The Current Hard Limits of Generative Pipelines
To maintain a grounded, professional perspective, we must acknowledge where the technology currently hits a wall. There are certain tasks that are still far too unreliable for high-stakes client work without massive manual intervention.
Complex spatial interactions remain the “final boss” of generative video. If your script requires a character to tie their shoelaces, pour a glass of water into a moving vessel, or interact with a specific, highly detailed product (like a watch with a specific brand face), the current models will likely fail. The physics of “hand-to-object” interaction is still in its infancy.
Furthermore, 100% character consistency across disparate scenes—having the same person in a coffee shop, then in a boardroom, then on a mountain—remains a significant challenge.
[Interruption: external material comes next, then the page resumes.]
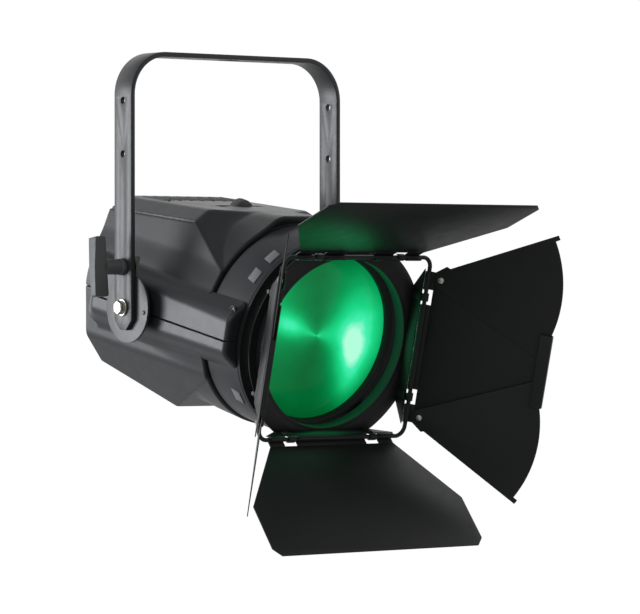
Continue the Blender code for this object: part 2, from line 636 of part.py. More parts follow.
def make_ring():
    """The rotating ring: a rear flange, a short tube and a square plate with a hooked tab on each side."""
    back, front = -FLANGE_BACK, SHEET - RING_PLATE
    flange = tube_profile(RING_HOLE_R + 0.0004, FLANGE_R, back, back + 0.0015)
    ring = finish("barndoor_ring", lathe(flange, 48), BLACK_STEEL, RING, BEAMWARD)
    tube = tube_profile(RING_HOLE_R, RING_HOLE_R + SHEET, back + 0.0002, front - 0.0002)
    weld(ring, "ring_tube", lathe(tube, 48), BEAMWARD)
    square = 2 * (WIRE_HALF - CURL_IN - 0.0001)
    plate = finish("ring_square", box((square, square, SHEET), (0, 0, front - SHEET / 2)), None, RING,
                   BEAMWARD, hidden=True)
    rim = finish("ring_disc", lathe(tube_profile(RING_HOLE_R + SHEET / 2, RING_OUTER_R, 0.17, 0.19), 64),
                 None, RING, BEAMWARD, hidden=True)
    combine(plate, rim, "INTERSECT")
    combine(ring, plate, "UNION")
    base = WIRE_Y - RING_PLATE + SHEET / 2
    edge = -CURL_OUT - 2 * GAP
    for label, frame in side_frames():
        tab = [(-0.0605, base), (0.0605, base), (0.0825, edge)]
        for side in (1, -1):
            wide, narrow = HOOK_X + HOOK_HALF - 0.0002, HOOK_X - HOOK_HALF + 0.0002
            tongue = [(wide, edge), (wide, -0.001), (narrow, -0.001), (narrow, edge)]
            tab += tongue if side > 0 else [(-x, y) for x, y in reversed(tongue)]
        tab += [(-0.0825, edge)]
        weld(ring, f"tab_{label}", prism(tab, -CURL_OUT, -CURL_IN), frame)
        hook = [(-0.0025, 0.0002 - CURL_OUT)]
        hook += arc((0, 0), CURL_OUT, math.radians(-90), math.radians(120), 10)
        hook += arc((0, 0), CURL_IN, math.radians(120), math.radians(-90), 10)
        hook += [(-0.0025, -CURL_IN - 0.0002)]
        for side in (-1, 1):
            weld(ring, f"hook_{label}_{side}", prism(hook, -HOOK_HALF, HOOK_HALF),
                 frame @ at(side * HOOK_X, 0, 0) @ ACROSS)


def make_wire():
    """One closed loop of round wire with rounded corners."""
    corner = WIRE_HALF - WIRE_CORNER
    path = []
    for i, (sign_x, sign_z) in enumerate(((1, 1), (-1, 1), (-1, -1), (1, -1))):
        centre = (sign_x * corner, sign_z * corner)
        path += arc(centre, WIRE_CORNER, math.pi / 2 * i, math.pi / 2 * (i + 1), 5)
    curve = bpy.data.curves.new("barndoor_wire", "CURVE")
    curve.dimensions = "3D"
    curve.bevel_depth = WIRE_R
    curve.bevel_resolution = 2
    spline = curve.splines.new("POLY")
    spline.points.add(len(path) - 1)
    for point, (x, z) in zip(spline.points, path):
        point.co = (x, WIRE_Y, z, 1)
    spline.use_cyclic_u = True
    curve.materials.append(BLACK_STEEL)
    wire = bpy.data.objects.new("barndoor_wire", curve)
    bpy.context.scene.collection.objects.link(wire)
    wire.parent = RING


def make_door(label, frame, outline):
    """A sheet whose knuckles curl round the wire. Z is the outer side of the sheet."""
    opened = TOP_DOOR_OPEN if label == "top" else DOOR_OPEN
    hinge = empty(f"{label}_door_axis", frame @ turn(opened, "X"), RING)
    door = finish(f"{label}_door", prism(outline, CURL_IN, CURL_OUT), BLACK_STEEL, hinge)
    knuckle = [(0.0075, CURL_OUT)] + arc((0, 0), CURL_OUT, math.radians(90), math.radians(320), 10)
    knuckle += arc((0, 0), CURL_IN, math.radians(320), math.radians(90), 10) + [(0.0075, CURL_IN)]
    slots = sorted((*HOOK_SLOTS, MIDDLE_SLOT)) if label == "top" else HOOK_SLOTS
    edges = [-HINGE_HALF] + [x for slot in slots for x in slot] + [HINGE_HALF]
    for i, (low, high) in enumerate(zip(edges[::2], edges[1::2])):
        weld(door, f"{label}_knuckle_{i}", prism(knuckle, low, high), ACROSS)
    return door, hinge


def leaf_outline():
    """A fan about the rivet: a round apex, two straight edges and the outer arc with a finger tip."""
    low, high = LEAF_SPREAD
    inset = math.asin(LEAF_APEX / LEAF_R)
    tip = LEAF_R + 0.005
    tip_inset = math.asin(LEAF_APEX / tip)
    rim = arc((0, 0), LEAF_R, low - inset, high + inset - 0.04, 14)
    finger = [(tip * math.cos(a), tip * math.sin(a)) for a in (high + inset - 0.04, high + tip_inset)]
    apex = arc((0, 0), LEAF_APEX, high + math.pi / 2, low + 1.5 * math.pi, 10)
    return rim + finger + apex


def make_fan_door(label, frame):
    """A side door: a tapered sheet with a hem that guards two fan leaves riveted to its inner face."""
    outline = [(-HINGE_HALF, 0.0065), (HINGE_HALF, 0.0065), (0.088, 0.017), (0.038, DOOR_REACH),
               (-0.038, DOOR_REACH), (-0.088, 0.017)]
    door, hinge = make_door(label, frame, outline)
    weld(door, f"{label}_hem_wall", box((0.076, SHEET, 0.0055), (0, DOOR_REACH - SHEET / 2, HEM_Z + 0.00275)))
    weld(door, f"{label}_hem_lip", box((0.076, 0.013, SHEET), (0, DOOR_REACH - 0.0065, HEM_Z + SHEET / 2)))
    # Local X points up on the right door and down on the left one.
    upward = 1 if label == "right" else -1
    for height, sign, top in (("upper", upward, LEAF_TOPS[0]), ("lower", -upward, LEAF_TOPS[1])):
        pivot = at(sign * LEAF_PIVOT[1], LEAF_PIVOT[0], 0)
        # The outline's X runs along the door and its Y towards the door's own end.
        lay = Matrix(((0, sign, 0, 0), (1, 0, 0, 0), (0, 0, -sign, 0), (0, 0, 0, 1)))
        cut(door, f"{label}_{height}_bore", lathe(rod_profile(RIVET_R + GAP, -0.01, 0.01), 16), pivot)
        axis = empty(f"{label}_{height}_leaf_axis", pivot, hinge)
        heights = sorted((-sign * top, -sign * (top - LEAF_THICK)))
        leaf = finish(f"{label}_{height}_leaf", prism(leaf_outline(), *heights), BLACK_STEEL, axis, lay)
        cut(leaf, f"{label}_{height}_eye", lathe(rod_profile(RIVET_R + GAP, -0.01, 0.01), 16), lay)
        low = top - LEAF_THICK - GAP
        rivet = [(0, low - 0.0011), (0.0035, low - 0.0011), (0.0035, low), (RIVET_R, low)]
        if top < LEAF_TOPS[0]:
            # The deeper leaf stands off the sheet on a shoulder.
            rivet += [(RIVET_R, top + GAP), (0.0032, top + GAP), (0.0032, CURL_IN - GAP),
                      (RIVET_R, CURL_IN - GAP)]
        rivet += [(RIVET_R, CURL_OUT + GAP), (0.0032, CURL_OUT + GAP), (0.0032, CURL_OUT + 0.0012),
                  (0, CURL_OUT + 0.0012)]
        finish(f"{label}_{height}_rivet", lathe(rivet, 14), BRIGHT_STEEL, hinge, pivot)


def make_barndoor():
    make_ring()
    make_wire()
    wide = [(-HINGE_HALF, 0.0065), (HINGE_HALF, 0.0065), (0.1355, 0.078), (0.136, 0.129),
            (0.127, DOOR_REACH), (-0.127, DOOR_REACH), (-0.136, 0.129), (-0.1355, 0.078)]
    for label, frame in side_frames():
        if label in ("top", "bottom"):
            make_door(label, frame, wide)
        else:
            make_fan_door(label, frame)


make_yoke()
for side_sign, side_label in ((-1, "left"), (1, "right")):
    make_tilt_side(side_sign, side_label)
make_tilt_lock()
make_housing()
make_rear()
make_lens_stack()
make_holder()
make_optics_train()
make_lamp_carriage()
make_electronics()
make_barndoor()
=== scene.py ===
"""The looks of a yoke-hung Fresnel spotlight with a barndoor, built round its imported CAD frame.

Metres, +Z up. Pieces of the head are modelled level in the beam's own frame (X along the tilt
axis, -Y along the beam, origin beside the pivot) and stood in the world by the matrix OPTIC,
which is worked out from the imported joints. Pieces of the yoke use the frame YOKE.
"""
import json
import math

import bmesh
import bpy
import numpy as np
from mathutils import Matrix, Vector


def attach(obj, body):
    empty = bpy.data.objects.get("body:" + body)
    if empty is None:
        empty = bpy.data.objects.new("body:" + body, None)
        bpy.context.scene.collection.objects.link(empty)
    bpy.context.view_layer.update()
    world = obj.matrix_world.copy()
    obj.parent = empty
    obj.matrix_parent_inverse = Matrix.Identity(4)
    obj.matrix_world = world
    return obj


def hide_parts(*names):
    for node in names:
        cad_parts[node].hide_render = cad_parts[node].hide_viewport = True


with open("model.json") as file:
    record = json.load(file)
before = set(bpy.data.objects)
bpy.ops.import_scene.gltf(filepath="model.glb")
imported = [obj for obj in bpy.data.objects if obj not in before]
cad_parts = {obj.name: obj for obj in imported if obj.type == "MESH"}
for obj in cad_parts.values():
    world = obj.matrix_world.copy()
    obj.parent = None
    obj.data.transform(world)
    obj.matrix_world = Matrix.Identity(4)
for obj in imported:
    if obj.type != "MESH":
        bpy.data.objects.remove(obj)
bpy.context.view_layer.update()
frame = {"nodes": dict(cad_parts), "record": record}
JOINTS = {joint["name"]: joint for joint in frame["record"]["behaviour"]["joints"]}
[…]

While tools like Seedance or specific character-consistency parameters help, they often result in a “genericization” of the character’s features to maintain stability.
The goal of a modern creative team is not to achieve total automation. That is a myth sold by those who don’t actually produce content for a living. The goal is the strategic augmentation of the creative bottleneck. By understanding the reliability gap and building workflows that account for it, teams can use these tools to produce more, faster, without sacrificing the technical standards their clients expect.